Balitbang Kemenag

Menyikapi Munculnya Perbedaan Afiliasi Ideologi Web Islam di Indonesia

Sel, 2 November 2021 | 04:08 WIB

Pergeseran ruang publik Muslim dari offline ke virtual tak bisa dihindari. Ruang ini digunakan oleh para pegiat website untuk menyebarkan pemikiran keagamaan dan politik di dunia maya sesuai dengan corak ideologi mereka. Hal ini tak pelak memicu perbedaan afiliasi ideologi di beberapa website keislaman di Indonesia. 

 

Inilah yang menjadi fokus penelitian Badan Penelitian, Pengembangan, Pendidikan dan Pelatihan pada Kementerian Agama (Balitbang Diklat Kemenag) tahun 2020 oleh M. Mujibbudin dan M. Fakhru Riza dalam sebuah penelitian berjudul Kontestasi Ideologi Web Keislaman Populer di Indonesia: Antara Moderatisme, Salafisme, dan Islamisme.

 

Peneliti menyebut bahwa diskursus keagamaan (Islam) yang selama ini telah jamak dijumpai di ruang publik fisik telah melibatkan banyak ormas Islam di Indonesia. Diskursus tersebut kemudian beralih ke internet mengingat bahwa internet merupakan media baru yang bisa mewujud menjadi ruang publik.

 

"Ruang ini digunakan oleh para pegiat website untuk menyebarkan pemikiran keagamaan dan politik di dunia maya sesuai dengan corak ideologinya.
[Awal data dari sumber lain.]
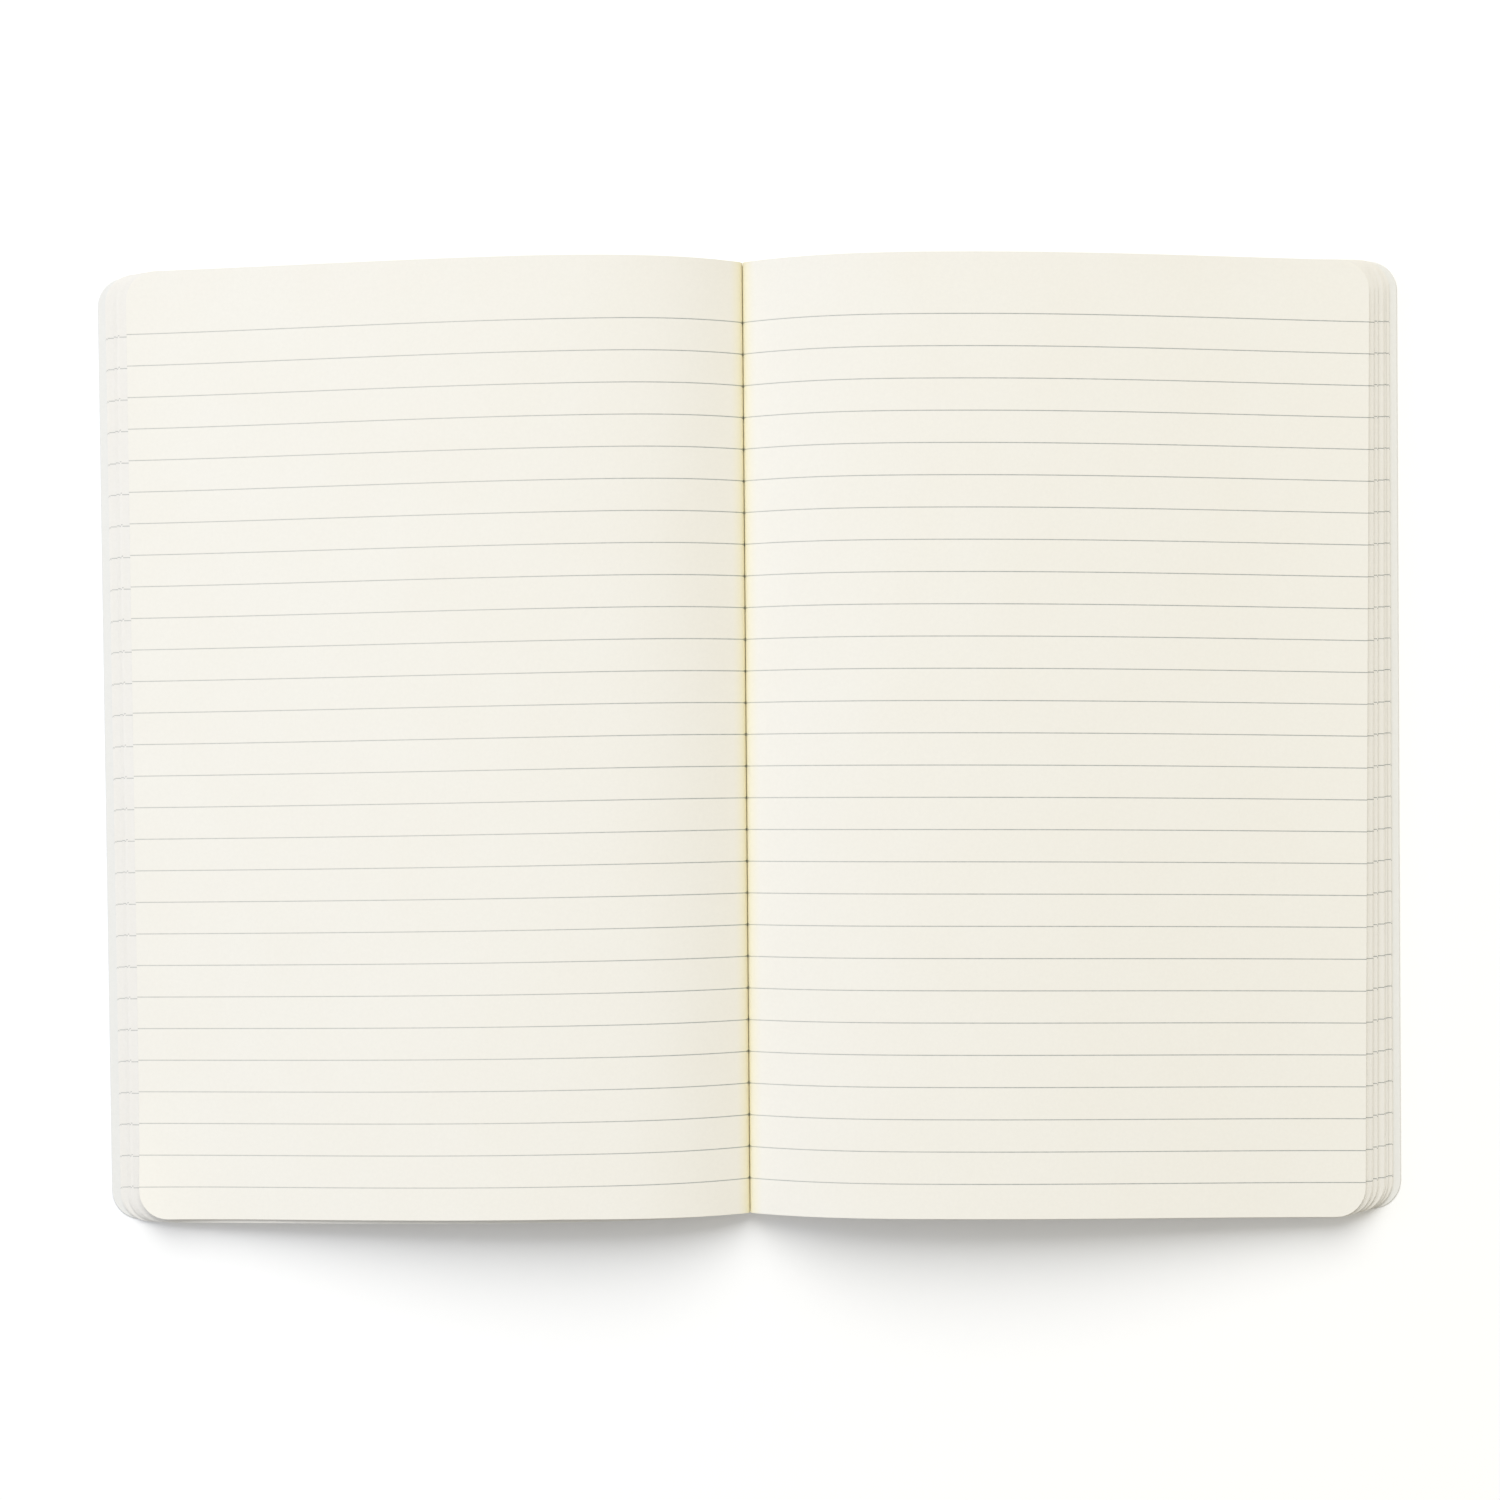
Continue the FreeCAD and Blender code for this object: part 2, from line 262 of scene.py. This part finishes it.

Ada banyak website Muslim yang bermunculan dan masing-masing memiliki ideologi dan corak keberislaman sendiri," tulis peneliti. 

 

Peneliti juga menyebut bahwa ruang publik baru muslim yang berupa media baru memiliki karakteristik yang sama yaitu bersifat egaliter dan menjadi ruang diskursif untuk mendiskusikan persoalan Islam.
 


"Masing-masing media baru memberikan warna sendiri-sendiri tergantung ideologinya. Apabila setiap kelompok umat Islam mengkontestasikan setiap ideologinya dalam media baru maka akan terbentuk sebuah ruang diskursif,” tulis peneliti. 

 

Hal ini bisa terjadi mengingat terdapat beragam pendapat dan sekte dalam Islam itu sendiri, sehingga antar kelompok bisa saling merebut otoritas agama dalam media baru.

 

Lantas bagaimana cara menyikapi fenomena ini? Ada beberapa rekomendasi dari penelitian ini kepada pegiat website, pemerintah, dan peneliti selanjutnya.

 

Pertama, untuk pegiat website. Perlu mendorong untuk selalu memberikan informasi dan konten yang konstruktif baik secara politik maupun keagamaan kepada umat Islam khususnya, dan umumnya kepada warga negara Indonesia.

 

Kedua, untuk pemerintah atau negara, harus mau menjaga netralitasnya dan tidak mengontrol lebih ruang publik terutama di internet.

 

Ketiga, untuk para penelit diharapkan bisa mengkaji dan menganalisis dengan melibatkan lebih banyak website Islam, sehingga akan didapatkan sebuah gambaran yang lebih komprehensif.